> REQUIREMENT
Copy out each line below exactly as it appears.

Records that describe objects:
>> START

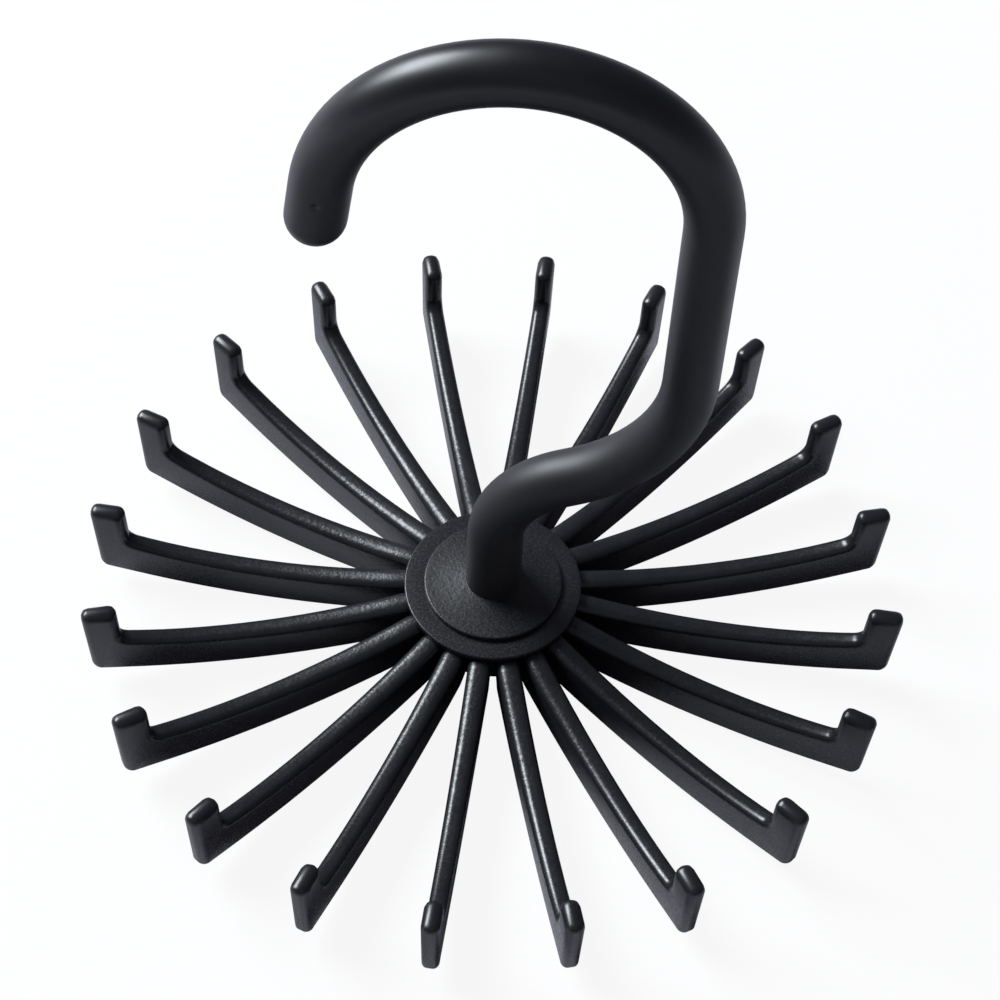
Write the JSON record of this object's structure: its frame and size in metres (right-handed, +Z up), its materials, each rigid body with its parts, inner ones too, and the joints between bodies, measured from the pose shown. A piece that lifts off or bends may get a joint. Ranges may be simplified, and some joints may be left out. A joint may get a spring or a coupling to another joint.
{
  "type": "rotating tie rack",
  "caption": "Hanging tie rack: a round rod hook with a flat star of upturned tie arms that turns freely about the hook's stem.",
  "frame": {"origin": "on the hub's axis, at the underside of the bottom cap, the rack's lowest face", "axes": "+Z up along the stem and the star's turning axis; the hook lies in the XZ plane with its leg on the +X side and its open mouth on the -X side"},
  "size_m": [0.1398, 0.1398, 0.1395],
  "materials": {
    "hook": "satin black, smooth",
    "star": "black with a fine moulded grain",
    "nylon": "natural nylon",
    "steel": "zinc plated"
  },
  "bodies": {
    "hook_body": {"hook": "hook", "retaining_screw": "steel", "retaining_washer": "steel"},
    "star_body": {"hub": "star", "cover_disc": "star", "arm_01": "star", "arm_02": "star", "arm_03": "star", "arm_04": "star", "arm_05": "star", "arm_06": "star", "arm_07": "star", "arm_08": "star", "arm_09": "star", "arm_10": "star", "arm_11": "star", "arm_12": "star", "arm_13": "star", "arm_14": "star", "arm_15": "star", "arm_16": "star", "arm_17": "star", "arm_18": "star", "arm_19": "star", "arm_20": "star", "thrust_washer": "nylon", "bottom_cap": "star"}
  },
  "joints": [
    {"name": "star_turn", "type": "hinge", "parent": "hook_body", "child": "star_body", "pos_m": [0, 0, 0.0083], "axis": [0, 0, 1], "continuous": true}
  ]
}
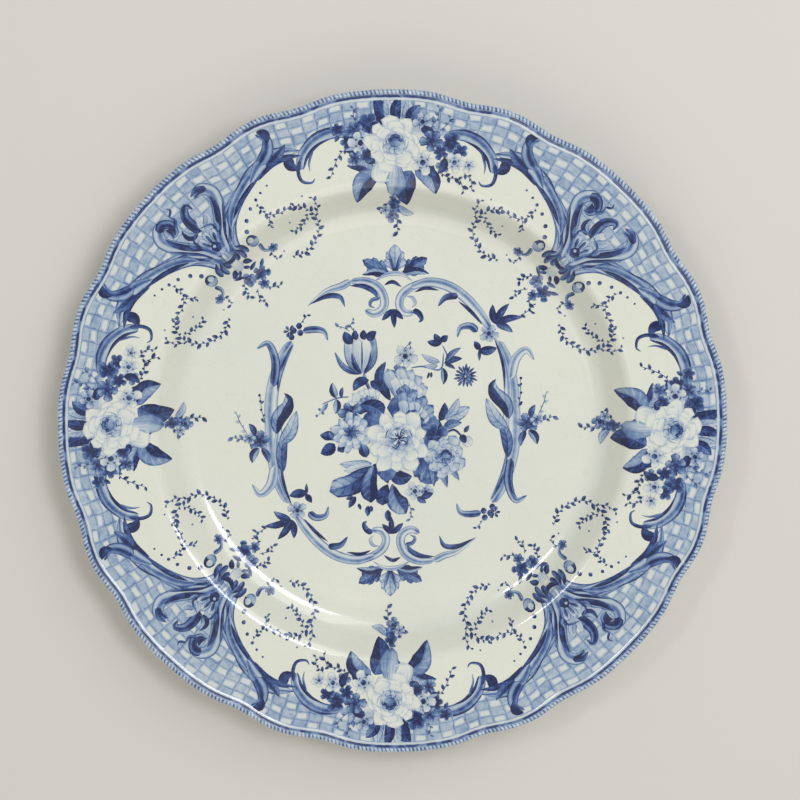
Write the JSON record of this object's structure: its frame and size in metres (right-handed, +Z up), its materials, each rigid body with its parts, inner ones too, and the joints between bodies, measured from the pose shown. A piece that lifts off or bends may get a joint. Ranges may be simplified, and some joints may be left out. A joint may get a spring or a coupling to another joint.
{
  "type": "dinner plate",
  "caption": "Round china dinner plate with a scalloped edge, a deep cavetto, a foot ring and a printed floral border and centre.",
  "frame": {"origin": "on the standing surface, under the middle of the plate", "axes": "+Z up out of the eating face; +X and +Y through the middle of two border bouquets, with +Y towards the crest of the centre frame"},
  "size_m": [0.2666, 0.2666, 0.0252],
  "materials": {
    "fired_clay": "fine matt, bare only under the foot ring",
    "clear_glaze": "glossy, faintly crazed",
    "deep_cobalt_ink": "printed under the glaze, dark tone",
    "mid_cobalt_ink": "printed under the glaze, middle tone",
    "pale_cobalt_ink": "printed under the glaze, light tone"
  },
  "bodies": {
    "root": {"biscuit_body": "fired_clay", "face_glaze": "clear_glaze", "lip_glaze": "clear_glaze", "back_glaze": "clear_glaze", "foot_well_glaze": "clear_glaze", "well_bouquet_print": "deep_cobalt_ink", "well_frame_print": "mid_cobalt_ink", "rim_basketweave_print": "pale_cobalt_ink", "edge_line_print": "deep_cobalt_ink", "rim_bouquet_print_e": "deep_cobalt_ink", "rim_bouquet_print_n": "deep_cobalt_ink", "rim_bouquet_print_w": "deep_cobalt_ink", "rim_bouquet_print_s": "deep_cobalt_ink", "rim_scroll_print_ne": "mid_cobalt_ink", "rim_scroll_print_nw": "mid_cobalt_ink", "rim_scroll_print_sw": "mid_cobalt_ink", "rim_scroll_print_se": "mid_cobalt_ink"}
  },
  "joints": []
}
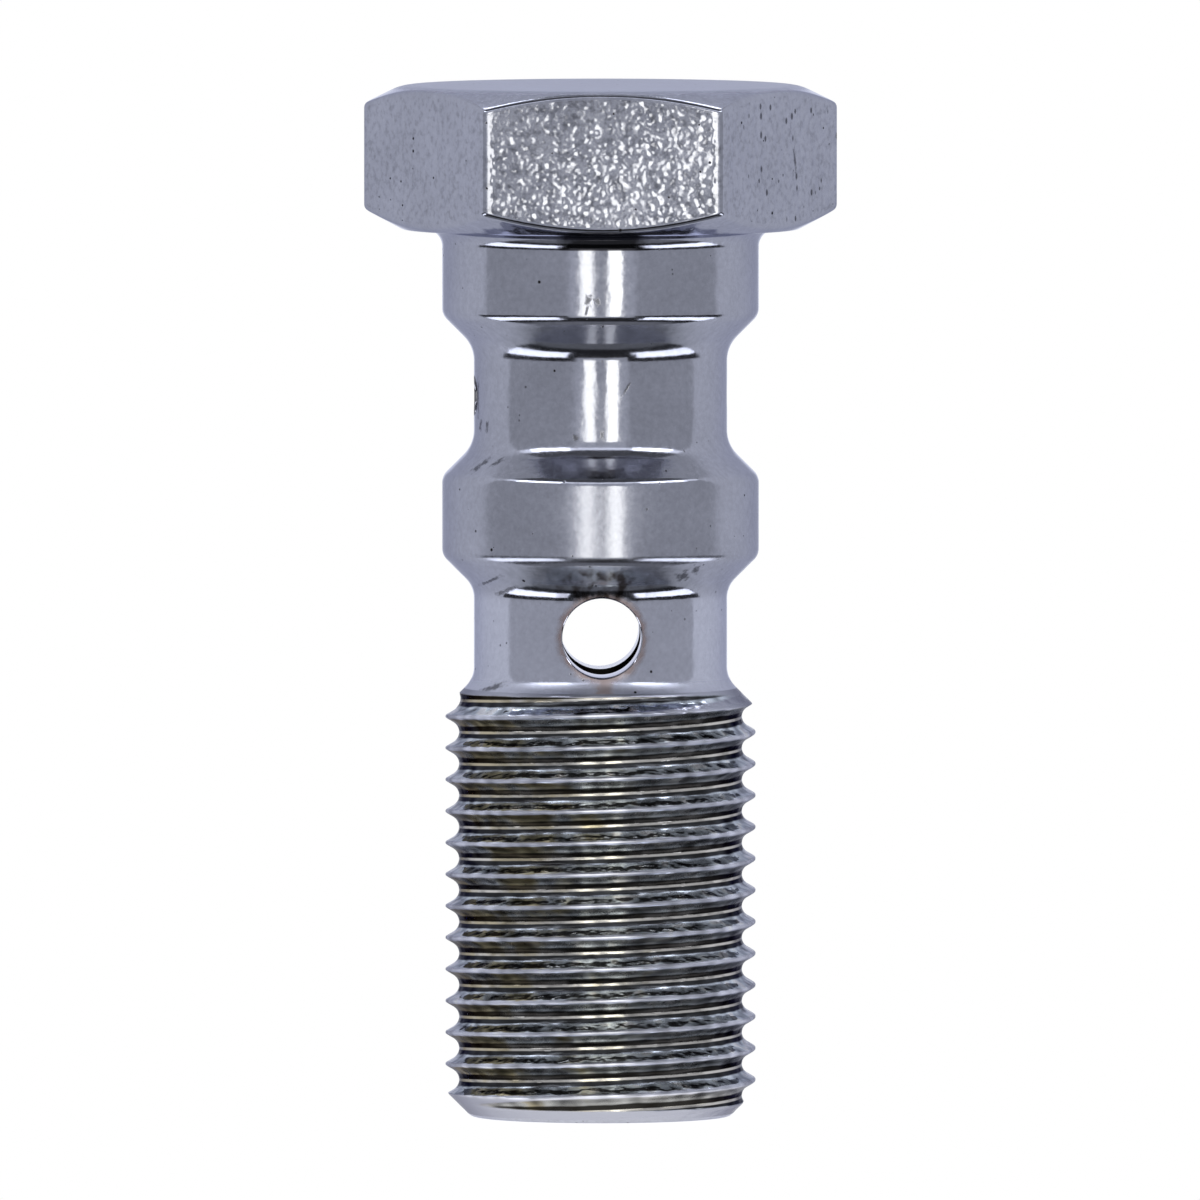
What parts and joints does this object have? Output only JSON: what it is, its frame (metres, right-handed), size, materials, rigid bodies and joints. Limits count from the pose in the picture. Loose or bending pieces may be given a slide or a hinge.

>> END

> RESPONSE
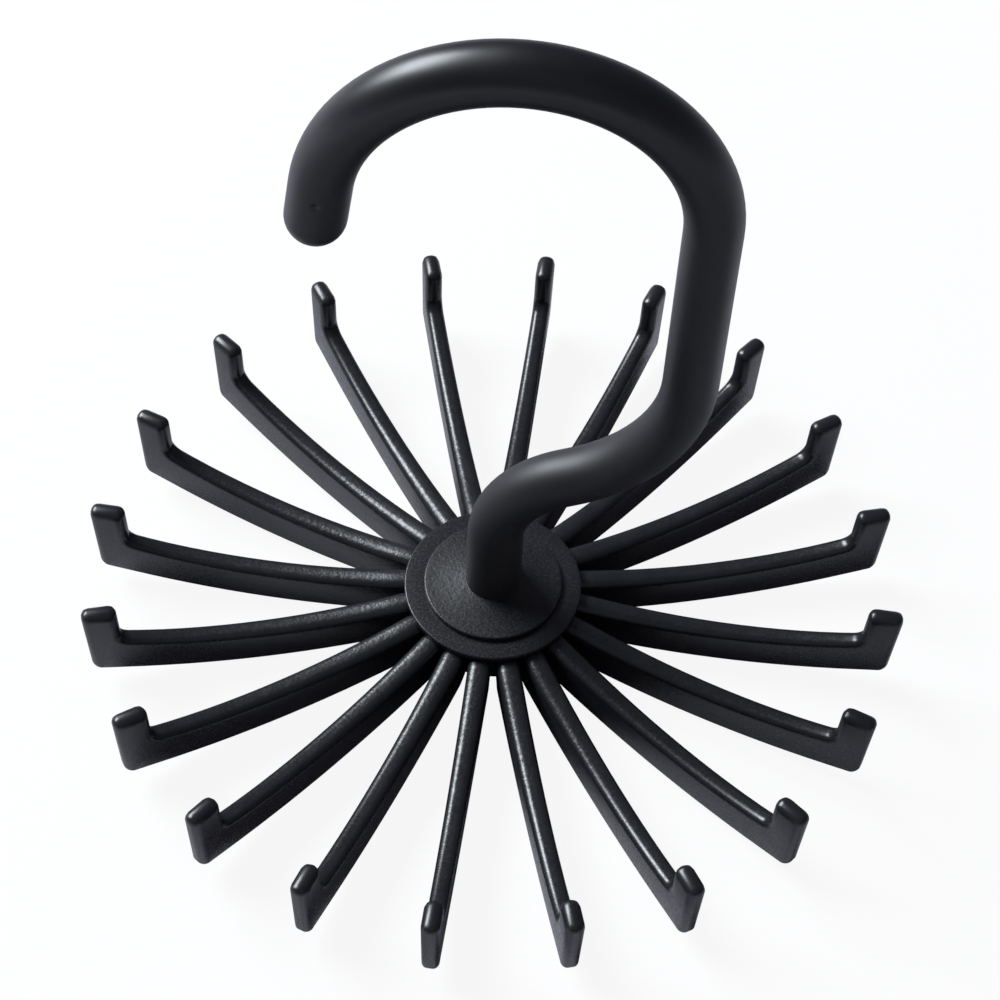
Write the JSON record of this object's structure: its frame and size in metres (right-handed, +Z up), its materials, each rigid body with its parts, inner ones too, and the joints between bodies, measured from the pose shown. A piece that lifts off or bends may get a joint. Ranges may be simplified, and some joints may be left out. A joint may get a spring or a coupling to another joint.
{
  "type": "rotating tie rack",
  "caption": "Hanging tie rack: a round rod hook with a flat star of upturned tie arms that turns freely about the hook's stem.",
  "frame": {"origin": "on the hub's axis, at the underside of the bottom cap, the rack's lowest face", "axes": "+Z up along the stem and the star's turning axis; the hook lies in the XZ plane with its leg on the +X side and its open mouth on the -X side"},
  "size_m": [0.1398, 0.1398, 0.1395],
  "materials": {
    "hook": "satin black, smooth",
    "star": "black with a fine moulded grain",
    "nylon": "natural nylon",
    "steel": "zinc plated"
  },
  "bodies": {
    "hook_body": {"hook": "hook", "retaining_screw": "steel", "retaining_washer": "steel"},
    "star_body": {"hub": "star", "cover_disc": "star", "arm_01": "star", "arm_02": "star", "arm_03": "star", "arm_04": "star", "arm_05": "star", "arm_06": "star", "arm_07": "star", "arm_08": "star", "arm_09": "star", "arm_10": "star", "arm_11": "star", "arm_12": "star", "arm_13": "star", "arm_14": "star", "arm_15": "star", "arm_16": "star", "arm_17": "star", "arm_18": "star", "arm_19": "star", "arm_20": "star", "thrust_washer": "nylon", "bottom_cap": "star"}
  },
  "joints": [
    {"name": "star_turn", "type": "hinge", "parent": "hook_body", "child": "star_body", "pos_m": [0, 0, 0.0083], "axis": [0, 0, 1], "continuous": true}
  ]
}
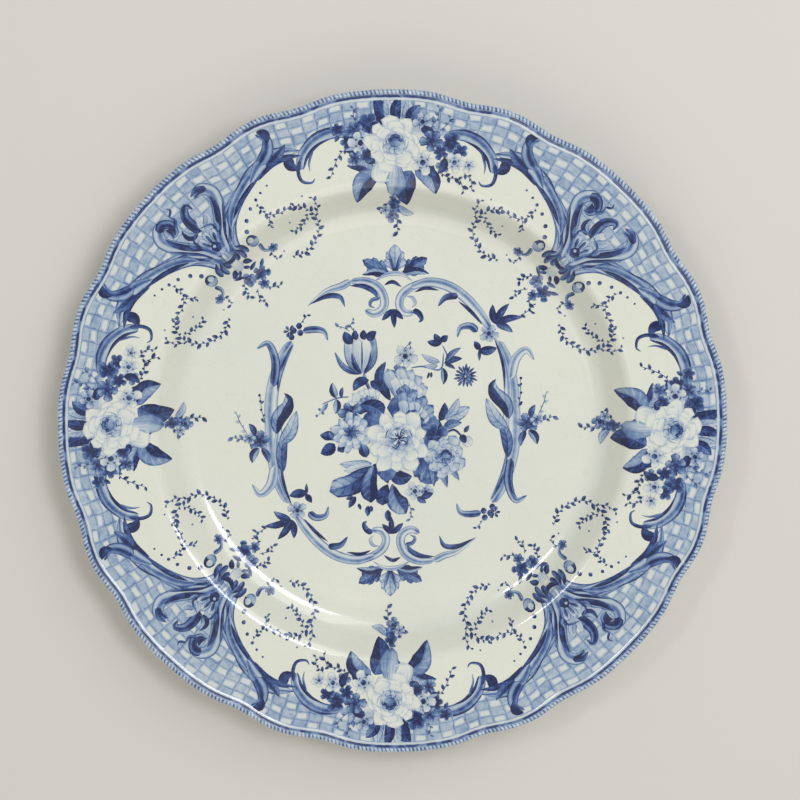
Write the JSON record of this object's structure: its frame and size in metres (right-handed, +Z up), its materials, each rigid body with its parts, inner ones too, and the joints between bodies, measured from the pose shown. A piece that lifts off or bends may get a joint. Ranges may be simplified, and some joints may be left out. A joint may get a spring or a coupling to another joint.
{
  "type": "dinner plate",
  "caption": "Round china dinner plate with a scalloped edge, a deep cavetto, a foot ring and a printed floral border and centre.",
  "frame": {"origin": "on the standing surface, under the middle of the plate", "axes": "+Z up out of the eating face; +X and +Y through the middle of two border bouquets, with +Y towards the crest of the centre frame"},
  "size_m": [0.2666, 0.2666, 0.0252],
  "materials": {
    "fired_clay": "fine matt, bare only under the foot ring",
    "clear_glaze": "glossy, faintly crazed",
    "deep_cobalt_ink": "printed under the glaze, dark tone",
    "mid_cobalt_ink": "printed under the glaze, middle tone",
    "pale_cobalt_ink": "printed under the glaze, light tone"
  },
  "bodies": {
    "root": {"biscuit_body": "fired_clay", "face_glaze": "clear_glaze", "lip_glaze": "clear_glaze", "back_glaze": "clear_glaze", "foot_well_glaze": "clear_glaze", "well_bouquet_print": "deep_cobalt_ink", "well_frame_print": "mid_cobalt_ink", "rim_basketweave_print": "pale_cobalt_ink", "edge_line_print": "deep_cobalt_ink", "rim_bouquet_print_e": "deep_cobalt_ink", "rim_bouquet_print_n": "deep_cobalt_ink", "rim_bouquet_print_w": "deep_cobalt_ink", "rim_bouquet_print_s": "deep_cobalt_ink", "rim_scroll_print_ne": "mid_cobalt_ink", "rim_scroll_print_nw": "mid_cobalt_ink", "rim_scroll_print_sw": "mid_cobalt_ink", "rim_scroll_print_se": "mid_cobalt_ink"}
  },
  "joints": []
}
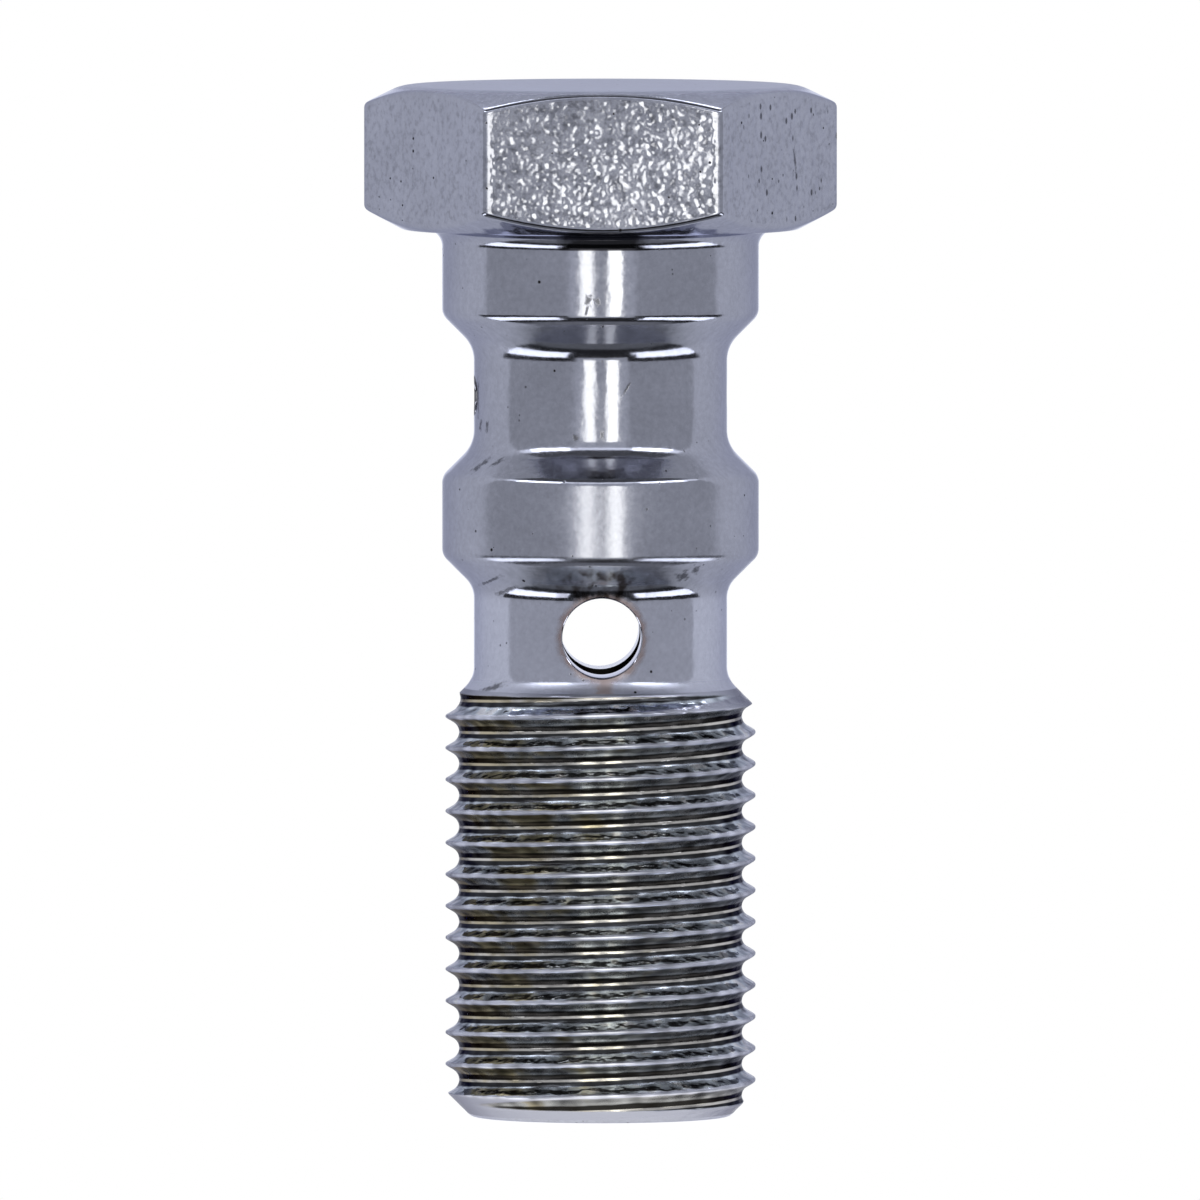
What parts and joints does this object have? Output only JSON: what it is, its frame (metres, right-handed), size, materials, rigid bodies and joints. Limits count from the pose in the picture. Loose or bending pieces may be given a slide or a hinge.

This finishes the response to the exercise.